The conservation area is one of the easternmost parts of the Mojave Desert; the lowest elevation of the area, from 3,600 to 4,500 feet (1,100 to 1,400 m), is in the Lower Sonoran Zone, while the area from 4,500 feet (1,400 m) up is in the Upper Sonoran Zone. The character of the sandstone layers is such that a number of year-round springs may be found in the recesses of the side canyons.

Some 600 species of plants are known in the area. Common types in the valley floor include the Joshua tree, Mojave yucca, banana yucca, creosote, and blackbrush. Higher up the Utah juniper and Sonoran scrub oak[6] (also called scrub live oak) come to dominate. Agave is easy to spot in red rock niches, with its thick low leaves and flowering stem that reaches twice the height of a man. The Calico Tanks trail has a plaque about prehistoric agave roasting pits. Ponderosa pines may be found at the top of the valley, where it connects to the Spring Mountains.

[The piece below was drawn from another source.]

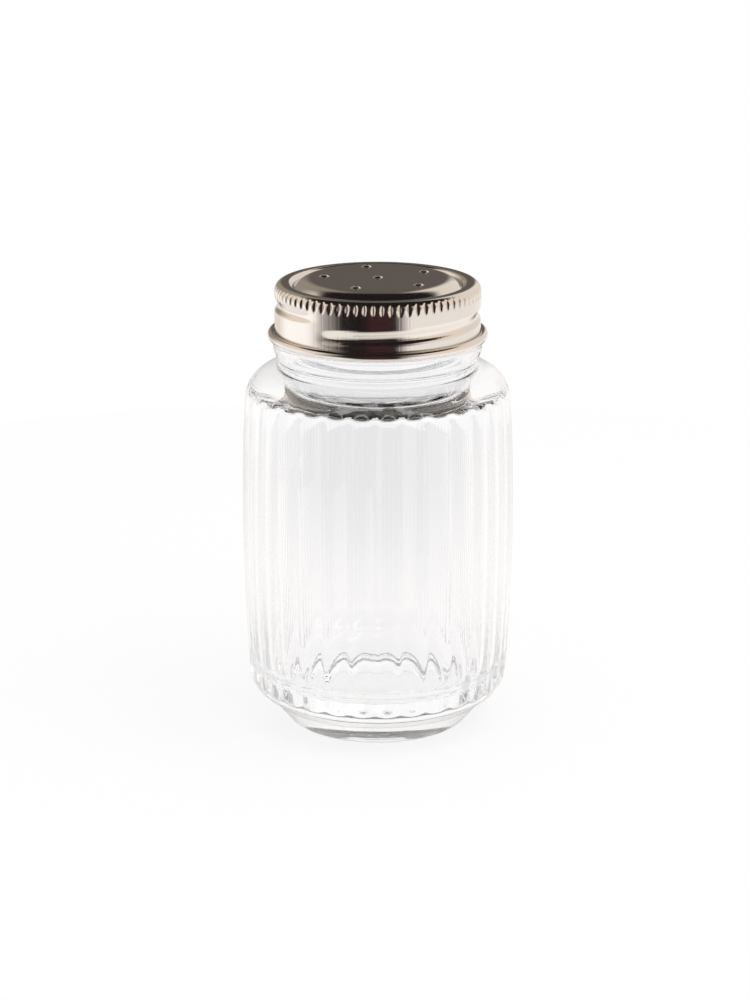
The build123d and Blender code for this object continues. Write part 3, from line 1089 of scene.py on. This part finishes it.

Wild burros are a familiar sight, as are rabbits and ground squirrels. Desert bighorn sheep are occasionally seen at higher elevations. During rare spring and summer rainstorms, tiny red-spotted toads can be seen emerging from pools of water.

The Conservation Area is protected habitat for the desert tortoise. A habitat at the Visitor Center houses eight females and two males.